Supplied information:

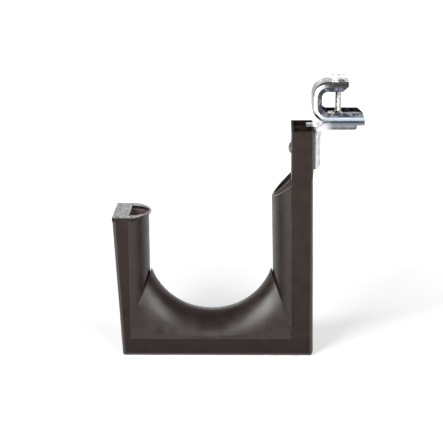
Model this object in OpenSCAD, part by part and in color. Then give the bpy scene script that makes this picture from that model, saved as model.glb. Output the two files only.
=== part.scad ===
// J hook cable support: a moulded hook with a flared saddle, riveted to a steel angle bracket
// that carries a swivelling beam clamp.
// Axes: X runs from the front post to the spine, Y is the depth along the cables, Z is up.
// Origin: on the base plane, below the middle of the saddle, at mid-depth.

/* [Hook] */
// Clear width between the two noses
mouth_w = 101.6; // [96:0.2:104]
// Depth of the hook along the cables
hook_depth = 50.8; // [48:0.2:54]
// Height of the spine
spine_h = 187.2; // [185:0.2:189]
// Thickness of the spine
spine_t = 16.8; // [15:0.2:18]
// Height of the front post
post_h = 116.8; // [110:0.2:120]
// Thickness of the front post at its top
post_top_t = 13.2; // [12:0.2:15]
// Outward lean of the front post's outer face, in degrees
post_lean = 3.2; // [3:0.1:5.5]
// Radius of the hook's outer edges
edge_r = 3; // [1:0.5:4]

/* [Saddle and noses] */
// Height of the flat base band
base_h = 14.6; // [13:0.1:16]
// Radius of the saddle's ridge
saddle_r = 52; // [51.5:0.1:56]
// Height of the ridge at its lowest point
saddle_low = 32.5; // [30:0.1:33]
// Radius of the rounded noses
nose_r = 28.5; // [27:0.5:30]
// How far the noses stand out from the posts
nose_out = 15; // [14:0.2:16]
// How far the saddle's two tips stand proud of the noses
tip_proud = 1.5; // [0.6:0.1:2]
// How quickly the saddle's sections open out towards the side faces
flare_power = 0.87; // [0.8:0.01:1.5]

/* [Steel bracket] */
// Width of the bracket
bracket_w = 28; // [24:1:30]
// Thickness of its sheet
bracket_t = 2; // [1.5:0.1:2.2]
// Height of its flanges, sheet included
bracket_flange = 5.4; // [5:0.1:6.4]
// Height of the horizontal leg's top face
bracket_top = 192.1; // [191.5:0.1:193]
// Reach of the horizontal leg along X
bracket_end = 124; // [123:0.5:126]

/* [Beam clamp] */
// Width of the clamp
clamp_w = 28; // [24:1:30]
// Thickness of its sheet
clamp_t = 3; // [2.5:0.1:3.2]
// Height of its flanges, sheet included
clamp_flange = 7.8; // [6.5:0.1:8]
// Overall height of the clamp
clamp_h = 32.7; // [31:0.1:34]
// Outer face of the clamp's back along X
clamp_back = 81.9; // [81.5:0.1:83]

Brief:
Include the first line, the line containing "flare_power = 0.87; // [0.8:0.01:1.5]", and every line between them, copied exactly from the material above; output no other line.

The solution:
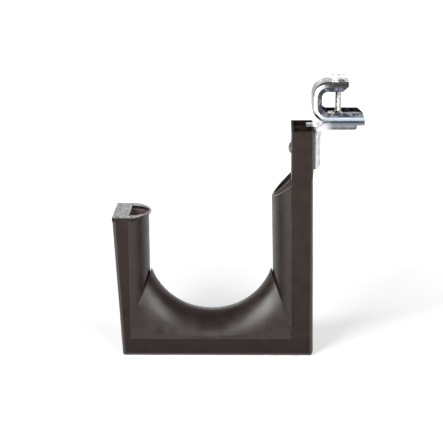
Model this object in OpenSCAD, part by part and in color. Then give the bpy scene script that makes this picture from that model, saved as model.glb. Output the two files only.
=== part.scad ===
// J hook cable support: a moulded hook with a flared saddle, riveted to a steel angle bracket
// that carries a swivelling beam clamp.
// Axes: X runs from the front post to the spine, Y is the depth along the cables, Z is up.
// Origin: on the base plane, below the middle of the saddle, at mid-depth.

/* [Hook] */
// Clear width between the two noses
mouth_w = 101.6; // [96:0.2:104]
// Depth of the hook along the cables
hook_depth = 50.8; // [48:0.2:54]
// Height of the spine
spine_h = 187.2; // [185:0.2:189]
// Thickness of the spine
spine_t = 16.8; // [15:0.2:18]
// Height of the front post
post_h = 116.8; // [110:0.2:120]
// Thickness of the front post at its top
post_top_t = 13.2; // [12:0.2:15]
// Outward lean of the front post's outer face, in degrees
post_lean = 3.2; // [3:0.1:5.5]
// Radius of the hook's outer edges
edge_r = 3; // [1:0.5:4]

/* [Saddle and noses] */
// Height of the flat base band
base_h = 14.6; // [13:0.1:16]
// Radius of the saddle's ridge
saddle_r = 52; // [51.5:0.1:56]
// Height of the ridge at its lowest point
saddle_low = 32.5; // [30:0.1:33]
// Radius of the rounded noses
nose_r = 28.5; // [27:0.5:30]
// How far the noses stand out from the posts
nose_out = 15; // [14:0.2:16]
// How far the saddle's two tips stand proud of the noses
tip_proud = 1.5; // [0.6:0.1:2]
// How quickly the saddle's sections open out towards the side faces
flare_power = 0.87; // [0.8:0.01:1.5]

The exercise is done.